Food businesses are taxed with keeping up with the spike in demand and extreme fulfillment rates during the Coronavirus disease (COVID-19) outbreak. Many grocery stores limit product quantities because of consumer hoarding. Numerous manufacturers have stopped production because workers are sick or because of local restrictions. According to the Environmental Working Group, at least 60 food processing facilities outside the meatpacking industry have seen outbreaks of the Coronavirus, with more than 1,200 workers diagnosed with COVID-19.
Distributors can no longer keep 4-6 weeks of inventory on hand; instead, they can only hold days of stock and have increased the number of trucks needed to make deliveries. Many food businesses reach out to third-party logistics (3PL) providers and freight brokers to augment their fleets. But, with so many freight brokers and trucking businesses in the industry today, how do you decide which one to use?
Businesses that ship foods and beverages know that not just anybody can handle food shipments. It takes specialized handling, care and trucks to ship foods. Plus, the shipping of food is governed by the Food & Drug Administration’s rule for the Sanitary Transportation of Human and Animal Food (STF) whose goal is “to prevent transportation practices that create food safety risks, such as failure to refrigerate food properly, inadequate cleaning of vehicles between loads and failure to protect food properly.”
When choosing a third party to ship your food products, it takes more than just a company that has a refrigerated truck. It takes a trusted partner knowledgeable in food safety handling requirements and regulations to manage your food items the right way without damaging them. Equipment must be adequately maintained so that the truck can reach and maintain a specified temperature under normal operating conditions.
Trucks should be stored properly to avoid contamination or becoming infested with pests. This means that the trucks must be secured in a storage area that undergoes a monitored pest control program. Sanitation records should be kept on each vehicle. Non-asset third parties must capture this information from their carrier partners to ensure compliance.
3PL partners experienced in transporting food products understand how to maintain food safety through proper packaging, stowing, temperature management, handling and sanitation. Temperature readings should be taken frequently with the data transmitted to appropriate managers. Plans should be in place when temperatures are out of tolerance, such as quickly replacing the truck.
Shippers should select 3PLs that have a vast network of quality carriers.

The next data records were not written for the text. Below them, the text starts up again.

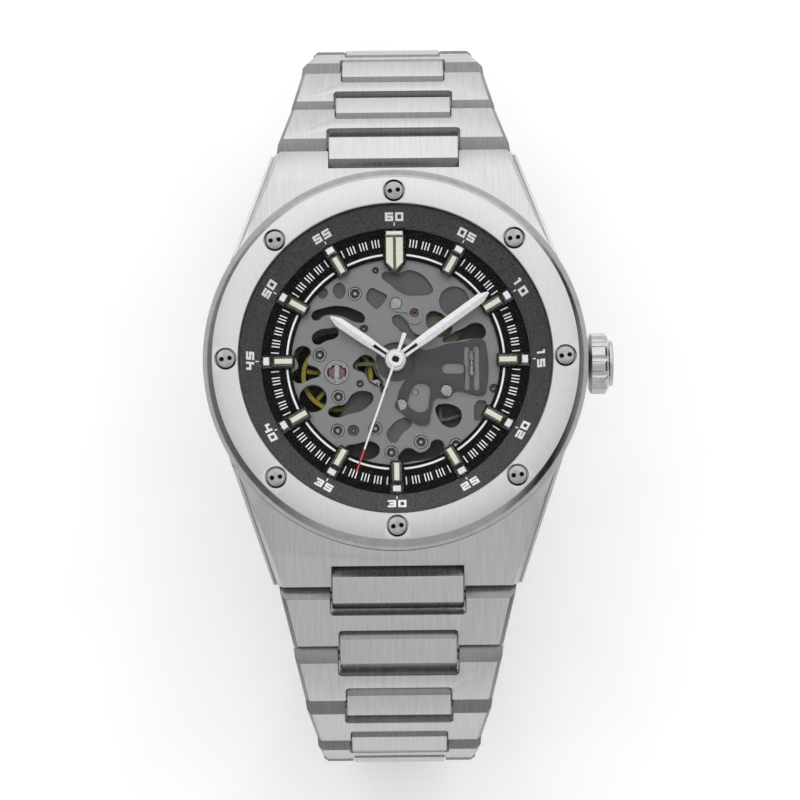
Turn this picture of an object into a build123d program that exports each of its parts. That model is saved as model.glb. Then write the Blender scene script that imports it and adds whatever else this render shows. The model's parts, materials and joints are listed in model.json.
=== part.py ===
"""Skeleton wristwatch on a link bracelet, in millimetres.

The dial faces +Z, twelve o'clock is +Y and the crown is on +X. The origin is the centre of the case back's
outer face. The bracelet closes in a loop below the case, through a butterfly clasp.
"""

import os
from math import atan2, cos, degrees, pi, radians, sin

from build123d import *

# --- case
CASE_R = 21.6
CASE_LOW = 1.0
CASE_TOP = 9.4
BORE_R = 15.65
DIAL_BORE_R = 18.0
SEAT_Z = 8.2
LUG_ROOT = (19.4, 10.0)
LUG_TIP = (14.1, 25.5)
LUG_TIP_Z = 5.0
BEZEL_R = 22.0
BEZEL_FLAT_R = 20.9
BEZEL_IN_R = 17.9
BEZEL_TOP = 11.6
SCREW_PCD_R = 19.35
SCREW_HEAD_R = 1.1
SCREW_COUNT = 8
CRYSTAL_TOP = 11.75
CRYSTAL_LOW = 10.65

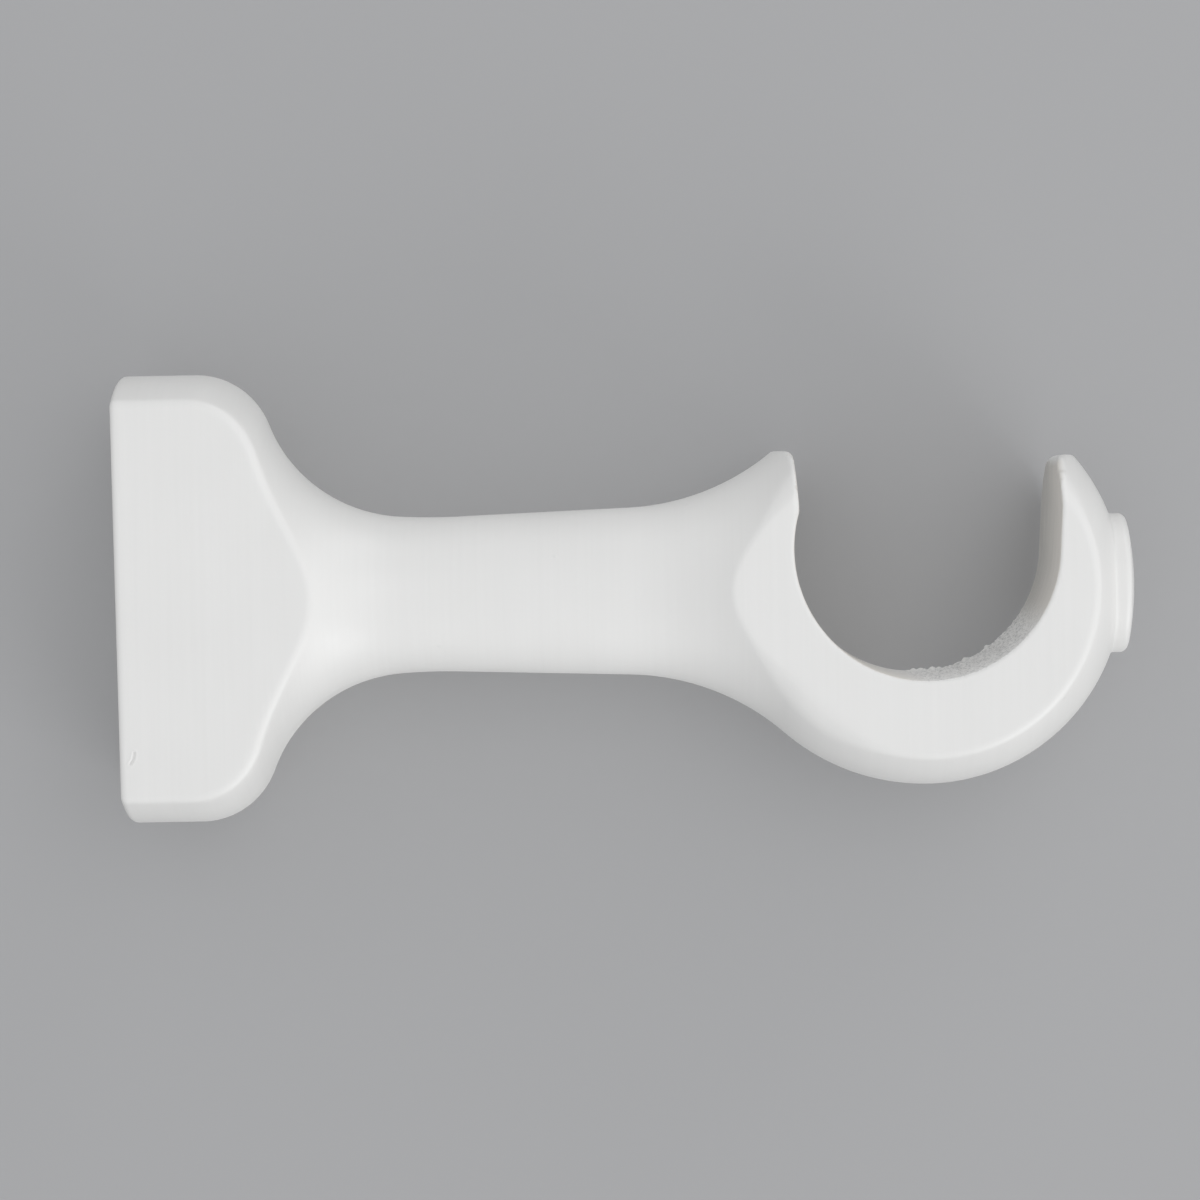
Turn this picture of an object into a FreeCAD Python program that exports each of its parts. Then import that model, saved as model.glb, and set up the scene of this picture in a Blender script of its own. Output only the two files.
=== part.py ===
# Curtain pole bracket, turned from one piece of wood, with flattened sides and an open cup for the pole.
# Millimetres and degrees. The arm's axis is X, which starts at the centre of the wall face and runs out
# into the room. Y runs along the pole, and Z is up.
import FreeCAD, Part
import os
from math import asin, atan2, cos, hypot, pi, radians, sin, sqrt, tan

import Sketcher
from FreeCAD import Vector

# Driving sizes
SIZES = {
    # Stock
    "thickness": 25.4,
    # Wall end of the turning, which is a disc that sweeps into the neck
    "base_diameter": 51.8,
    "base_band": 8.5,
    "shoulder_radius": 8.6,
    "cove_radius": 17.6,
    "runout_radius": 68.0,
    "runout_sweep": 5.6,
    # Neck, which starts at the end of the runout and swells towards the head
    "neck_diameter": 18.0,
    "neck_taper": 2.0,
    # Head, which is a ball whose wall side sweeps a little longer
    "pole_projection": 92.1,
    "head_lead": 0.3,
    "head_diameter": 45.8,
    "back_sweep": 1.9,
    "flare_radius": 28.0,
    # Button on the nose
    "button_diameter": 16.1,
    "button_stand": 1.5,
    "button_dome_radius": 34.0,
    "button_edge_radius": 0.8,
    "button_foot_radius": 0.5,
    # Cup that the pole drops into, and the wood left at its rim
    "pole_diameter": 28.0,
    "pole_play": 2.0,
    "pole_rise": 4.6,
    "throat_nip": 0.68,
    "throat_radius": 5.0,
    "mouth_flare": 6.0,
    "rim_wall": 1.5,
    "rim_fall": 1.7,
    # Hole for the wall screw
    "screw_hole_diameter": 6.5,
    "screw_hole_depth": 30.0,
    # Softened edges
    "side_edge_radius": 1.2,
    "lip_radius": 1.0,
}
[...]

When seasonal foods need to be shipped via refrigerated trucks, the 3PL can contact this network and find the right carrier to protect shipments and transport them correctly.
Transporters of food items containing allergens (wheat, shellfish, dairy, etc.) should be made aware of the potential of cross-contamination, and special handling should be a significant focus. Carriers shipping mixed loads, LTL, or providing multi-stop services are more likely to co-mingle goods as they pick up loads. Specific handling of these types of loads needs to be clearly articulated and managed by 3PL partners to avoid cross-contamination.
When transporting bulk food, proper cleaning and sanitation of the trailers are also required. Carriers should be able to show their “wash tickets” as a record of proof of the latest cleaning. Some foods are subject to odor contamination, so air sanitation is a factor that should not be overlooked.
Technology for transportation excellence
3PLs that utilize a transportation management system (TMS) can improve cold chain shipments by selecting the right carrier, optimizing routes, consolidating loads, and more. 3PLs that offer digital freight matching, dynamic route optimization, and load stacking reduce overall miles and empty miles, resulting in improved efficiency and safety. By optimizing and reducing mileage when shipping food products, contamination of the shipments is less likely because the products will be delivered quickly to their destination. A TMS also provides real-time visibility into shipments so that you will know what is happening with your products at all times.
Specific to the cold chain, temperature tracking during transit helps keep food safer. Some 3PLs use real-time temperature control shipment tracking solutions that can be used to collect data of real-time transit information. This allows for full shipment temperature control and provides insights if any food safety risks arise during transit.
Electronic logging devices (ELD), used to help manage the Hours of Service regulations, can also relay how well the truck driver is performing. Did the driver make multiple hard stops? Did the driver go over the speed limit? Did the driver go where he/she was supposed to go? This feedback can be shared with the driver for performance evaluations.
Choose a 3PL that can provide staff and service around your needs. Because of COVID-19, many food producers have switched their focus from restaurants to grocery stores. This requires many changes in packaging, storage, shipping, scheduling, etc. – all to meet the change in demand. The 3PL you decide to partner with needs to have expertise in the cold supply chain – and the technology to back up its actions.